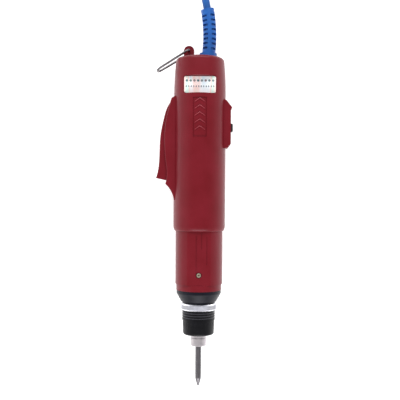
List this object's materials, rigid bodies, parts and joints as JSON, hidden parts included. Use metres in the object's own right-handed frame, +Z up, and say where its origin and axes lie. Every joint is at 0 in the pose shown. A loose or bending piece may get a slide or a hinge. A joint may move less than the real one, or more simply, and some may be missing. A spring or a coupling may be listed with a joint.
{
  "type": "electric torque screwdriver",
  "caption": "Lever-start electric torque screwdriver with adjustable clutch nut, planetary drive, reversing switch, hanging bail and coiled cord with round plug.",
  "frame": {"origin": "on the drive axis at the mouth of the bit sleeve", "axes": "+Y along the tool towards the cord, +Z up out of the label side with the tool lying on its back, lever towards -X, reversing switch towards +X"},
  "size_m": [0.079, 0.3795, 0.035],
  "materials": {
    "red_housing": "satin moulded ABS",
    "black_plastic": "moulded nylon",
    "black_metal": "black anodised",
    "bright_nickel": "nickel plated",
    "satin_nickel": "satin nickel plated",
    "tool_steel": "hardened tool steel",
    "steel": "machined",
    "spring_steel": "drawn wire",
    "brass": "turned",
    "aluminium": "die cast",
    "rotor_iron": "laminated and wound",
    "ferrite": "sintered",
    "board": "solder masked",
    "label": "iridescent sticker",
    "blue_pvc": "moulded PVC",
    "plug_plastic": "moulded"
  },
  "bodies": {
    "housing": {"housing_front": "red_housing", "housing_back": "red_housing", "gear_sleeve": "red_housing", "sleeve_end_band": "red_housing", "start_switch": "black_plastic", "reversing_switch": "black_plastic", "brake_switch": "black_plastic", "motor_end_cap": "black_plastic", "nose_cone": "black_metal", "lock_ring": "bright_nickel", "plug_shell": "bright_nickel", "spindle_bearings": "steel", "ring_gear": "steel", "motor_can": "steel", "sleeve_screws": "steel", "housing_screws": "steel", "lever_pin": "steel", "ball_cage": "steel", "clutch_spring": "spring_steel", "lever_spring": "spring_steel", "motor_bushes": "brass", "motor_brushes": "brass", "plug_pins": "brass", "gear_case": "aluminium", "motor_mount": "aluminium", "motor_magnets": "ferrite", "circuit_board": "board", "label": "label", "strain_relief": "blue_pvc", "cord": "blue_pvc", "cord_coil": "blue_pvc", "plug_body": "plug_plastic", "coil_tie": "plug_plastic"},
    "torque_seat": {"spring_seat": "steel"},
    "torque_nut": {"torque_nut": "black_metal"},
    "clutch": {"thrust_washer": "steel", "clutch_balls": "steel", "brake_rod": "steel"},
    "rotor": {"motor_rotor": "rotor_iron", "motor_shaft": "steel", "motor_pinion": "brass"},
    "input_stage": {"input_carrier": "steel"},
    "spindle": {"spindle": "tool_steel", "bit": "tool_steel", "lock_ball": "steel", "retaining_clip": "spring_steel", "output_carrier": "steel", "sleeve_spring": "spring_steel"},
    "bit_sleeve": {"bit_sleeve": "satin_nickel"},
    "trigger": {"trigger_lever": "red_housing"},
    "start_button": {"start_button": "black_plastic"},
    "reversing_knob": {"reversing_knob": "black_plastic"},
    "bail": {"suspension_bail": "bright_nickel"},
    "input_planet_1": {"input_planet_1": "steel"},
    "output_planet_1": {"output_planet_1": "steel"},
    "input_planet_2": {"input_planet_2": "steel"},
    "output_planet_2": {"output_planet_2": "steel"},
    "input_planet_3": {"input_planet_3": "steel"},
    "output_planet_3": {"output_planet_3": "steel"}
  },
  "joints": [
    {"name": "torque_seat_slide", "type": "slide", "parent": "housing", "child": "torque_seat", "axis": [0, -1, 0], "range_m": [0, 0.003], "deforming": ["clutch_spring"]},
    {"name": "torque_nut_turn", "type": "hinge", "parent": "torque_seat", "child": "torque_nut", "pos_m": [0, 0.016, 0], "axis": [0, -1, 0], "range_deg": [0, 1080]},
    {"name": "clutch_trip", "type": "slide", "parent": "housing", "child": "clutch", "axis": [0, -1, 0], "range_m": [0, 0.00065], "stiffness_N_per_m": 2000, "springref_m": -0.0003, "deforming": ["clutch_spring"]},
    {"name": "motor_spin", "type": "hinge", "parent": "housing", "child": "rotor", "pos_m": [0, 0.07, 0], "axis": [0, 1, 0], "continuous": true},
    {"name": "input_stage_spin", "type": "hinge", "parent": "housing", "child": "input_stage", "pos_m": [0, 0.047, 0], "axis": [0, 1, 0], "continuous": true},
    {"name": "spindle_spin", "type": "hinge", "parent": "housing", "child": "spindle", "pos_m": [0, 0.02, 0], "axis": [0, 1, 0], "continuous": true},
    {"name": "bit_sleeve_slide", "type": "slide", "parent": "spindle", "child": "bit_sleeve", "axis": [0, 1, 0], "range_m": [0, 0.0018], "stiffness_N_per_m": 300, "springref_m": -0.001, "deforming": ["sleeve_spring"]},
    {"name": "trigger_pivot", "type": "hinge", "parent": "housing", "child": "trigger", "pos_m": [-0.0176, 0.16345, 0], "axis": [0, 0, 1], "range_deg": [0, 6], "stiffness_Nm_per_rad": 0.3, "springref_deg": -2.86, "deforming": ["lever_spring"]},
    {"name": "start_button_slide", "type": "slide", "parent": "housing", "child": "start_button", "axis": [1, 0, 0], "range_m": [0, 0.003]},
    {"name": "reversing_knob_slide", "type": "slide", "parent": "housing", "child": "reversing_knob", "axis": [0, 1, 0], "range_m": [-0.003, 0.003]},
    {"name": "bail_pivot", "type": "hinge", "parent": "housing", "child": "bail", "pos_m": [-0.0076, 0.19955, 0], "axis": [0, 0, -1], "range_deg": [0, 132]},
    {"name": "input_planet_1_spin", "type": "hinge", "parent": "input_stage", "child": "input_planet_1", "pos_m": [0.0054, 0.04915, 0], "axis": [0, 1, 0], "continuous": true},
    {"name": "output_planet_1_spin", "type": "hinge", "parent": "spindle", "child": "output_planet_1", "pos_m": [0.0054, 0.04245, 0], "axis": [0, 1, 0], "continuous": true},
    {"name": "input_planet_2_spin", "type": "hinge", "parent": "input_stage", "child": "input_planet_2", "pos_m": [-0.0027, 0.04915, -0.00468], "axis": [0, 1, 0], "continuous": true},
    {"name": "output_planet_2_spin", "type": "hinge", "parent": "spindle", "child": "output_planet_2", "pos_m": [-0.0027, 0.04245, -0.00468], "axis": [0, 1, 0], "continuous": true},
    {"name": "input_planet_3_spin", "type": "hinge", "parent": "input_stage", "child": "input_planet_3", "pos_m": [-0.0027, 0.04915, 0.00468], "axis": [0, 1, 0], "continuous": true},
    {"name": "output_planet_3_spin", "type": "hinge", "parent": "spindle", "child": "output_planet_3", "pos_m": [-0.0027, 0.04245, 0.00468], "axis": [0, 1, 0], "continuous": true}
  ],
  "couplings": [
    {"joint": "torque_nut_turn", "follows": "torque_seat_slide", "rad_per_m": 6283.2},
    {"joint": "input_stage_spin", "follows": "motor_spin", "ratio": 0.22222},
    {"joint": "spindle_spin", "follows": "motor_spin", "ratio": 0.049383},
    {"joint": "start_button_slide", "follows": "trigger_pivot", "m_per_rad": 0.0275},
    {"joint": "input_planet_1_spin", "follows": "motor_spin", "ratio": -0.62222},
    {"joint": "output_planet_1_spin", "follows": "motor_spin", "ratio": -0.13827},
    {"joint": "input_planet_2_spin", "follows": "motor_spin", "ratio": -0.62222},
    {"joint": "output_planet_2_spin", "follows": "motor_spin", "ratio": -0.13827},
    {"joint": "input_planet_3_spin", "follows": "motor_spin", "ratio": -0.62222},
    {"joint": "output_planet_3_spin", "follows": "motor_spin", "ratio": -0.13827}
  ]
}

To do => Print the whole listing again, exactly.

Reply =>
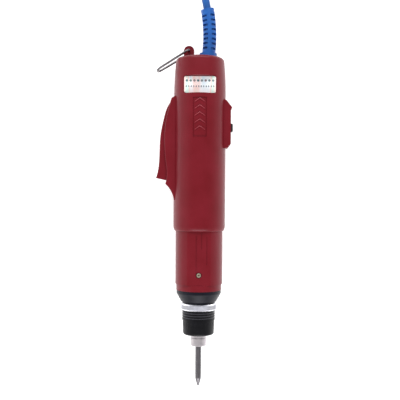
List this object's materials, rigid bodies, parts and joints as JSON, hidden parts included. Use metres in the object's own right-handed frame, +Z up, and say where its origin and axes lie. Every joint is at 0 in the pose shown. A loose or bending piece may get a slide or a hinge. A joint may move less than the real one, or more simply, and some may be missing. A spring or a coupling may be listed with a joint.
{
  "type": "electric torque screwdriver",
  "caption": "Lever-start electric torque screwdriver with adjustable clutch nut, planetary drive, reversing switch, hanging bail and coiled cord with round plug.",
  "frame": {"origin": "on the drive axis at the mouth of the bit sleeve", "axes": "+Y along the tool towards the cord, +Z up out of the label side with the tool lying on its back, lever towards -X, reversing switch towards +X"},
  "size_m": [0.079, 0.3795, 0.035],
  "materials": {
    "red_housing": "satin moulded ABS",
    "black_plastic": "moulded nylon",
    "black_metal": "black anodised",
    "bright_nickel": "nickel plated",
    "satin_nickel": "satin nickel plated",
    "tool_steel": "hardened tool steel",
    "steel": "machined",
    "spring_steel": "drawn wire",
    "brass": "turned",
    "aluminium": "die cast",
    "rotor_iron": "laminated and wound",
    "ferrite": "sintered",
    "board": "solder masked",
    "label": "iridescent sticker",
    "blue_pvc": "moulded PVC",
    "plug_plastic": "moulded"
  },
  "bodies": {
    "housing": {"housing_front": "red_housing", "housing_back": "red_housing", "gear_sleeve": "red_housing", "sleeve_end_band": "red_housing", "start_switch": "black_plastic", "reversing_switch": "black_plastic", "brake_switch": "black_plastic", "motor_end_cap": "black_plastic", "nose_cone": "black_metal", "lock_ring": "bright_nickel", "plug_shell": "bright_nickel", "spindle_bearings": "steel", "ring_gear": "steel", "motor_can": "steel", "sleeve_screws": "steel", "housing_screws": "steel", "lever_pin": "steel", "ball_cage": "steel", "clutch_spring": "spring_steel", "lever_spring": "spring_steel", "motor_bushes": "brass", "motor_brushes": "brass", "plug_pins": "brass", "gear_case": "aluminium", "motor_mount": "aluminium", "motor_magnets": "ferrite", "circuit_board": "board", "label": "label", "strain_relief": "blue_pvc", "cord": "blue_pvc", "cord_coil": "blue_pvc", "plug_body": "plug_plastic", "coil_tie": "plug_plastic"},
    "torque_seat": {"spring_seat": "steel"},
    "torque_nut": {"torque_nut": "black_metal"},
    "clutch": {"thrust_washer": "steel", "clutch_balls": "steel", "brake_rod": "steel"},
    "rotor": {"motor_rotor": "rotor_iron", "motor_shaft": "steel", "motor_pinion": "brass"},
    "input_stage": {"input_carrier": "steel"},
    "spindle": {"spindle": "tool_steel", "bit": "tool_steel", "lock_ball": "steel", "retaining_clip": "spring_steel", "output_carrier": "steel", "sleeve_spring": "spring_steel"},
    "bit_sleeve": {"bit_sleeve": "satin_nickel"},
    "trigger": {"trigger_lever": "red_housing"},
    "start_button": {"start_button": "black_plastic"},
    "reversing_knob": {"reversing_knob": "black_plastic"},
    "bail": {"suspension_bail": "bright_nickel"},
    "input_planet_1": {"input_planet_1": "steel"},
    "output_planet_1": {"output_planet_1": "steel"},
    "input_planet_2": {"input_planet_2": "steel"},
    "output_planet_2": {"output_planet_2": "steel"},
    "input_planet_3": {"input_planet_3": "steel"},
    "output_planet_3": {"output_planet_3": "steel"}
  },
  "joints": [
    {"name": "torque_seat_slide", "type": "slide", "parent": "housing", "child": "torque_seat", "axis": [0, -1, 0], "range_m": [0, 0.003], "deforming": ["clutch_spring"]},
    {"name": "torque_nut_turn", "type": "hinge", "parent": "torque_seat", "child": "torque_nut", "pos_m": [0, 0.016, 0], "axis": [0, -1, 0], "range_deg": [0, 1080]},
    {"name": "clutch_trip", "type": "slide", "parent": "housing", "child": "clutch", "axis": [0, -1, 0], "range_m": [0, 0.00065], "stiffness_N_per_m": 2000, "springref_m": -0.0003, "deforming": ["clutch_spring"]},
    {"name": "motor_spin", "type": "hinge", "parent": "housing", "child": "rotor", "pos_m": [0, 0.07, 0], "axis": [0, 1, 0], "continuous": true},
    {"name": "input_stage_spin", "type": "hinge", "parent": "housing", "child": "input_stage", "pos_m": [0, 0.047, 0], "axis": [0, 1, 0], "continuous": true},
    {"name": "spindle_spin", "type": "hinge", "parent": "housing", "child": "spindle", "pos_m": [0, 0.02, 0], "axis": [0, 1, 0], "continuous": true},
    {"name": "bit_sleeve_slide", "type": "slide", "parent": "spindle", "child": "bit_sleeve", "axis": [0, 1, 0], "range_m": [0, 0.0018], "stiffness_N_per_m": 300, "springref_m": -0.001, "deforming": ["sleeve_spring"]},
    {"name": "trigger_pivot", "type": "hinge", "parent": "housing", "child": "trigger", "pos_m": [-0.0176, 0.16345, 0], "axis": [0, 0, 1], "range_deg": [0, 6], "stiffness_Nm_per_rad": 0.3, "springref_deg": -2.86, "deforming": ["lever_spring"]},
    {"name": "start_button_slide", "type": "slide", "parent": "housing", "child": "start_button", "axis": [1, 0, 0], "range_m": [0, 0.003]},
    {"name": "reversing_knob_slide", "type": "slide", "parent": "housing", "child": "reversing_knob", "axis": [0, 1, 0], "range_m": [-0.003, 0.003]},
    {"name": "bail_pivot", "type": "hinge", "parent": "housing", "child": "bail", "pos_m": [-0.0076, 0.19955, 0], "axis": [0, 0, -1], "range_deg": [0, 132]},
    {"name": "input_planet_1_spin", "type": "hinge", "parent": "input_stage", "child": "input_planet_1", "pos_m": [0.0054, 0.04915, 0], "axis": [0, 1, 0], "continuous": true},
    {"name": "output_planet_1_spin", "type": "hinge", "parent": "spindle", "child": "output_planet_1", "pos_m": [0.0054, 0.04245, 0], "axis": [0, 1, 0], "continuous": true},
    {"name": "input_planet_2_spin", "type": "hinge", "parent": "input_stage", "child": "input_planet_2", "pos_m": [-0.0027, 0.04915, -0.00468], "axis": [0, 1, 0], "continuous": true},
    {"name": "output_planet_2_spin", "type": "hinge", "parent": "spindle", "child": "output_planet_2", "pos_m": [-0.0027, 0.04245, -0.00468], "axis": [0, 1, 0], "continuous": true},
    {"name": "input_planet_3_spin", "type": "hinge", "parent": "input_stage", "child": "input_planet_3", "pos_m": [-0.0027, 0.04915, 0.00468], "axis": [0, 1, 0], "continuous": true},
    {"name": "output_planet_3_spin", "type": "hinge", "parent": "spindle", "child": "output_planet_3", "pos_m": [-0.0027, 0.04245, 0.00468], "axis": [0, 1, 0], "continuous": true}
  ],
  "couplings": [
    {"joint": "torque_nut_turn", "follows": "torque_seat_slide", "rad_per_m": 6283.2},
    {"joint": "input_stage_spin", "follows": "motor_spin", "ratio": 0.22222},
    {"joint": "spindle_spin", "follows": "motor_spin", "ratio": 0.049383},
    {"joint": "start_button_slide", "follows": "trigger_pivot", "m_per_rad": 0.0275},
    {"joint": "input_planet_1_spin", "follows": "motor_spin", "ratio": -0.62222},
    {"joint": "output_planet_1_spin", "follows": "motor_spin", "ratio": -0.13827},
    {"joint": "input_planet_2_spin", "follows": "motor_spin", "ratio": -0.62222},
    {"joint": "output_planet_2_spin", "follows": "motor_spin", "ratio": -0.13827},
    {"joint": "input_planet_3_spin", "follows": "motor_spin", "ratio": -0.62222},
    {"joint": "output_planet_3_spin", "follows": "motor_spin", "ratio": -0.13827}
  ]
}